Not what one may expect from the cover
scarlet_milady | Canada | 07/25/2001
(2 out of 5 stars)
"This movie starts with a man (Woody Allen) trying to dispose of the remains of his wife (Sharon Stone) in a small town in New Mexico. He cut her into seven pieces when raged by her continuous cheating. Everything would have gone well, if he didn't lose his wife's hand on the way. The people from the village found this hand and it started to perform miracles for anyone who asked...I was much disappointed by this movie. The cover makes one expect a light comedy. It was not so, Picking Up the Pieces was at times very slow and overall not really funny. There was too much packed all at once but, in my opinion, the biggest fault of the movie was the sound effects: the dialogues and monologues were quiet and unclear. So were the relationship and morals of people.I liked the character portrayed by Maria Gracia Cucinotta. Nevertheless, despite the fact that she was good for it, it should have been developed more in the movie. She is a prostitute who decides to change her profession and that decision is a bigger miracle than any performed by the hand at the same time to people surrounding her.

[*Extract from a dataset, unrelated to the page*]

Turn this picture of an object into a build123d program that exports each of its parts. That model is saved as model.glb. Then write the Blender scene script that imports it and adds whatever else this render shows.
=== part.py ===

This miracle came from within and the things done by the hand were all physical. The idea of this movie had a lot of possibilities that were wasted. I would not recommend paying money for watching this movie."
CinemaNET | 01/01/2001
(1 out of 5 stars)
"How on earth did they get so many fine actors to make this unbelievably boring movie? Its less funny that a Dave Barry column--and David Schwimmer comes off looking OK (check him out in Six Days, Seven Nights for some real unintentional comedy). Honestly, if you thought Plan 9 was tough to sit through....don't say I didn't warn you."